As statisticians and data scientists, we often set out to test the null hypothesis. We acquire some data, apply some statistical tests, and see what the p-value is. If we find a sufficiently-low p-value, we reject the null hypothesis, which is commonly referred to as \(H_0\).
However, it’s useful to keep in mind that since at least 1933, statisticians have been testing \(H_0\). Here at Stitch Fix, we thought it would be a good idea to leverage past work in this analysis. Instead of embarking on another statistical analysis de novo, we decided to take a step back and look at how \(H_0\) has fared in past tests, across a variety of disciplines.
Much Ado About Null
According to Google Scholar, “reject the null hypothesis” has shown up in 129,000 papers, whereas “confirm the null hypothesis” is in only 751. The naive interpretation is that \(H_0\) has been confirmed less than 0.6% as often as it has been rejected.
There are, however, some complicating factors. For instance, sometimes people write, “We cannot reject the null hypothesis”, “We fail to reject the null hypothesis”, or “It is impossible to reject the null hypothesis”, and similarly about confirming the null hypothesis. When we naively aggregate all papers that use the phrase “reject the null hypothesis”, we are inadvertently including some papers that do not actually reject \(H_0\).
When we exclude these types of phrases, the numbers change slightly. Google Scholar finds 102,000 papers that reject the null hypothesis, and 700 papers that confirm it, or nearly 0.7% as many.
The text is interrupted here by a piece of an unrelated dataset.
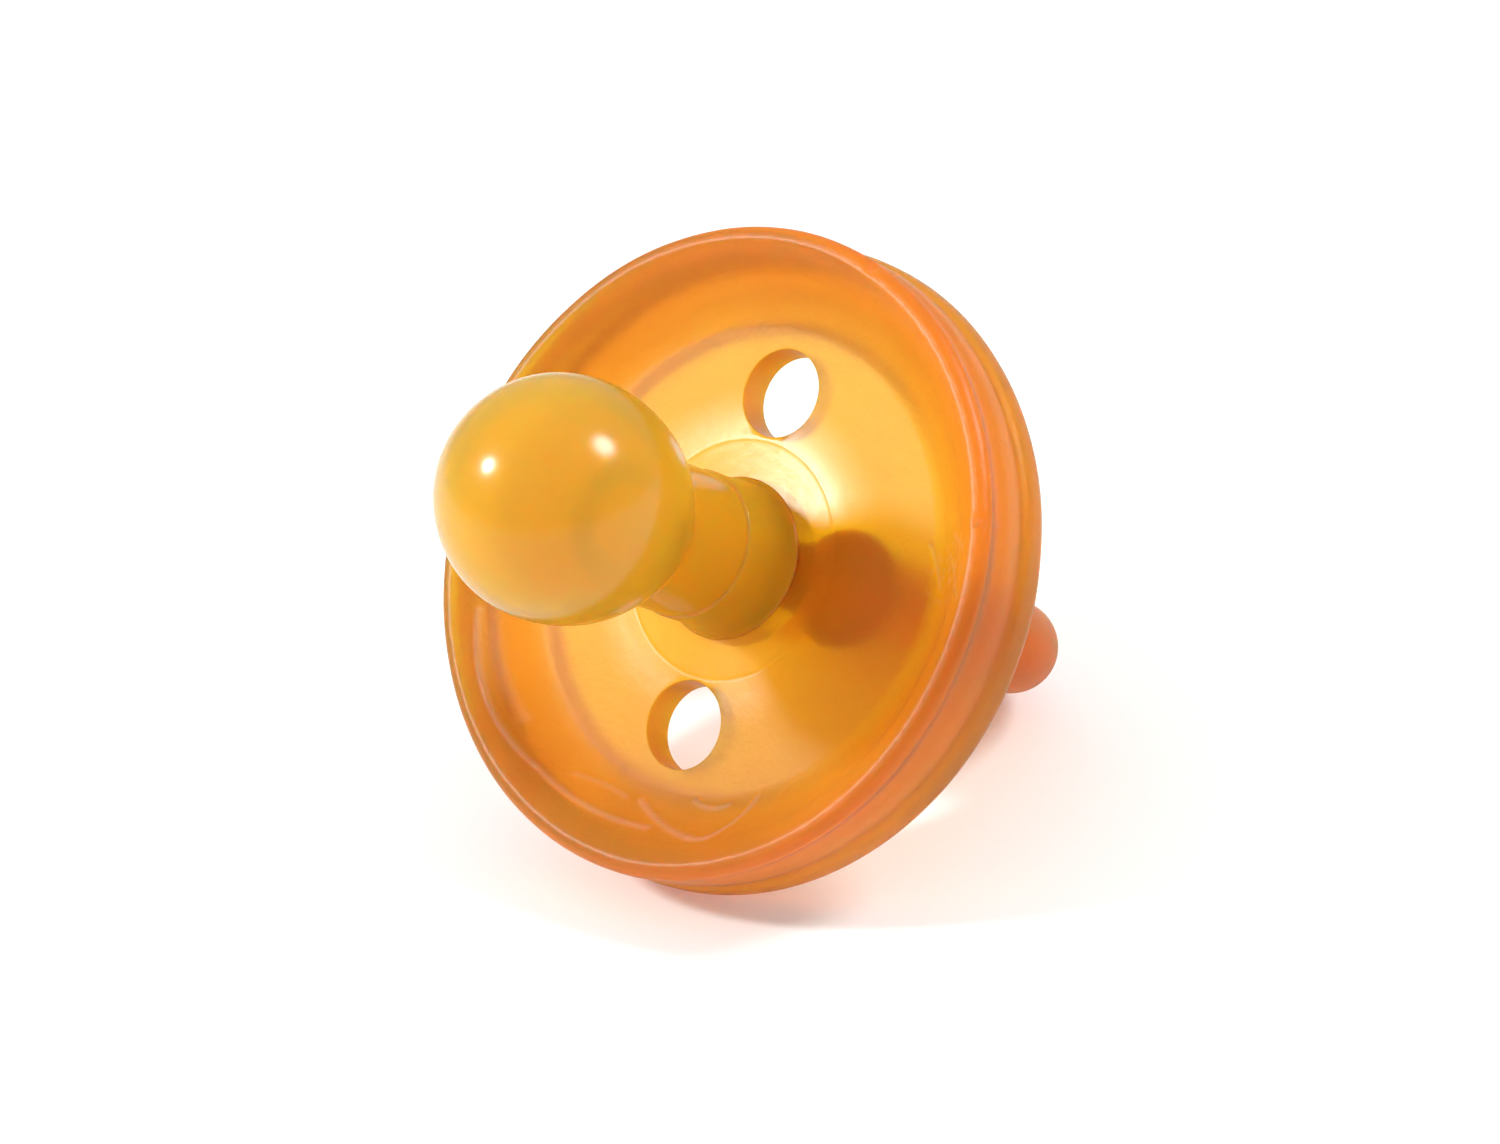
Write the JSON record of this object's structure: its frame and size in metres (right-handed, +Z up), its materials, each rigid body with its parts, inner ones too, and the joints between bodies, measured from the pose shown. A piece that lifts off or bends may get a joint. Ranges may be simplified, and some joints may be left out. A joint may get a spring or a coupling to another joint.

Still, it seems clear that the null hypothesis is confirmed in well under 1% of published results.
Inspire is another large database containing information about published research. On Inspire, 45,000 papers have rejected the null hypothesis and 165 papers have confirmed it, or fewer than 0.4% as many.
It is also interesting to examine how \(H_0\) has performed in different disciplines.
The ArXiv preprint server hosts preprints from fields such as astrophysics, high-energy physics, and other parts of physics, mathematics, computer science, quantitative biology, quantitative finance, and statistics. Their database identifies 207 papers that reject the null hypothesis and 6 papers that confirm it. Interestingly, this corresponds to a confirmation rate of 2.8%, which is several times higher than the Google Scholar rate and an order of magnitude greater than the Inspire rate.
The SAO/NASA ADS database lists papers from the fields of astronomy and physics. Perhaps not surprisingly, the null hypothesis’s confirmation rate is similar on their listings to on ArXiv’s: 157 papers reject the null hypothesis, vs. 4 papers that confirm it, for a confirmation rate of 2.5%.
In the biomedical sciences, we used Google to search PubMed. Here, we found 277 papers that reject the null hypothesis and just 1 paper that confirms it, which implies a confirmation rate very similar to that of Inspire (about 0.36%).
All’s Well That Ends Null
Overall, from Google Scholar’s and Inspire’s databases, it appears that the null hypothesis is confirmed in roughly 0.5% of published papers. This falls well below the standard 5% p-value rejection criterion, so it seems safe to conclude that we can get off the hamster wheel and stop testing \(H_0\). It’s just false.